#### [STATED GOAL]
Copy all lines in which the word "metres" can be found.

#### [SUPPLIED ENTRIES]
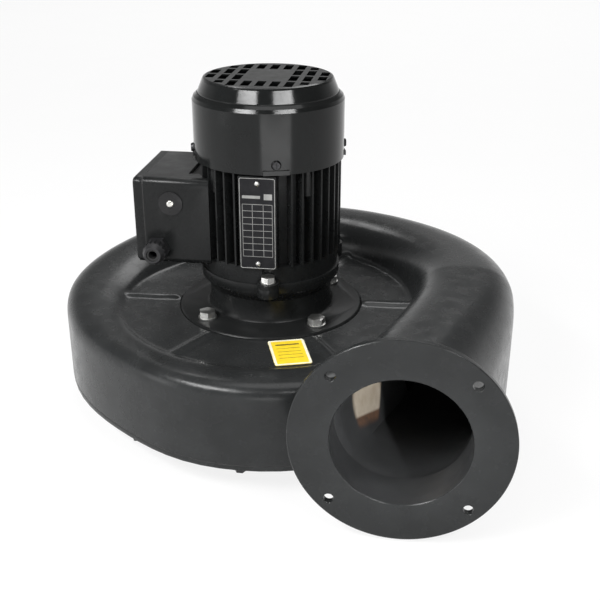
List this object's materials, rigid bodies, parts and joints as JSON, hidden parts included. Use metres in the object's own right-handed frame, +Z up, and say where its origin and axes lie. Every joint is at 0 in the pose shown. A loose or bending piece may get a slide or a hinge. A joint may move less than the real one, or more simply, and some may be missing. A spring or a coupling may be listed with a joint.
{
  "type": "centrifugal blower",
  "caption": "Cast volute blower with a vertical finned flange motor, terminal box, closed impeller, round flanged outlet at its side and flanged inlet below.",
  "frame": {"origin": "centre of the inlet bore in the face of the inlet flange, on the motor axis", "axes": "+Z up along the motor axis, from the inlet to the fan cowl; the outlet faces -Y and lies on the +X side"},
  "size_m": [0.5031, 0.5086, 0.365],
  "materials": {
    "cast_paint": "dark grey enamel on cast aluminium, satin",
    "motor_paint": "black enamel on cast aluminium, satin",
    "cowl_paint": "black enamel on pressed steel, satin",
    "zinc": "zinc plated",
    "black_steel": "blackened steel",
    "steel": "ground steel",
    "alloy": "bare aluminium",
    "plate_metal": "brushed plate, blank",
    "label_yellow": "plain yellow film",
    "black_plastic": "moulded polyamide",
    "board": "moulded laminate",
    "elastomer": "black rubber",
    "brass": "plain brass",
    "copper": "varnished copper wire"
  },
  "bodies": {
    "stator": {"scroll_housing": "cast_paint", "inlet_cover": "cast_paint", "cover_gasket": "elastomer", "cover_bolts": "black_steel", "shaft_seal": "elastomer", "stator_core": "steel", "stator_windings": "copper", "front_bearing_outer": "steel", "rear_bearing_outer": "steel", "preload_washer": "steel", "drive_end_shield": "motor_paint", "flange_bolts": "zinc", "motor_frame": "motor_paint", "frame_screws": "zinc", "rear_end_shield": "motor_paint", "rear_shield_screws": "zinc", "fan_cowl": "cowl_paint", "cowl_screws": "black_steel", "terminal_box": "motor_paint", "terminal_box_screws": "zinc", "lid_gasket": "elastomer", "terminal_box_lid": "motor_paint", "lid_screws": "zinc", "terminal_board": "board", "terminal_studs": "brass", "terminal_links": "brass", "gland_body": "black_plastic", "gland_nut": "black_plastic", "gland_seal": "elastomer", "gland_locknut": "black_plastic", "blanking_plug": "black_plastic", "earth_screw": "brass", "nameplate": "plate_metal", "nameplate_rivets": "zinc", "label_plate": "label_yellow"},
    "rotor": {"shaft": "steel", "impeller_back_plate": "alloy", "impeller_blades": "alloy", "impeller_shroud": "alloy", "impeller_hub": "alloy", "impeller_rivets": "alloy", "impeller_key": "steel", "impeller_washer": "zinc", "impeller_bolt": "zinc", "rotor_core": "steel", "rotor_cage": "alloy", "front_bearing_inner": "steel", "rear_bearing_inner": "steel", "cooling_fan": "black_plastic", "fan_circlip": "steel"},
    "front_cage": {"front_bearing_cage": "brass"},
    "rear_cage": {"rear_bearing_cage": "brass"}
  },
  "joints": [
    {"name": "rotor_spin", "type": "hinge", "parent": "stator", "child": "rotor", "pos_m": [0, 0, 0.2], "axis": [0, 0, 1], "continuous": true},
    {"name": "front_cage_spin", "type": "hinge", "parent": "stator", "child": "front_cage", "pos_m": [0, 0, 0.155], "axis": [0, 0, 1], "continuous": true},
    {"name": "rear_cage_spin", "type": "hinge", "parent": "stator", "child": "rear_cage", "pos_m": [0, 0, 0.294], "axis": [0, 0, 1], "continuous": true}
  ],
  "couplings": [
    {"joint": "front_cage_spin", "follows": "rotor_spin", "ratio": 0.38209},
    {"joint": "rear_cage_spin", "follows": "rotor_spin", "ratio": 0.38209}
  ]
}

--

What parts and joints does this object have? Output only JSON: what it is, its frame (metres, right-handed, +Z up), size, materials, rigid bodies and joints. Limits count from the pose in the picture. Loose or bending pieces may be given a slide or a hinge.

#### [WORKED SOLUTION]
List this object's materials, rigid bodies, parts and joints as JSON, hidden parts included. Use metres in the object's own right-handed frame, +Z up, and say where its origin and axes lie. Every joint is at 0 in the pose shown. A loose or bending piece may get a slide or a hinge. A joint may move less than the real one, or more simply, and some may be missing. A spring or a coupling may be listed with a joint.
What parts and joints does this object have? Output only JSON: what it is, its frame (metres, right-handed, +Z up), size, materials, rigid bodies and joints. Limits count from the pose in the picture. Loose or bending pieces may be given a slide or a hinge.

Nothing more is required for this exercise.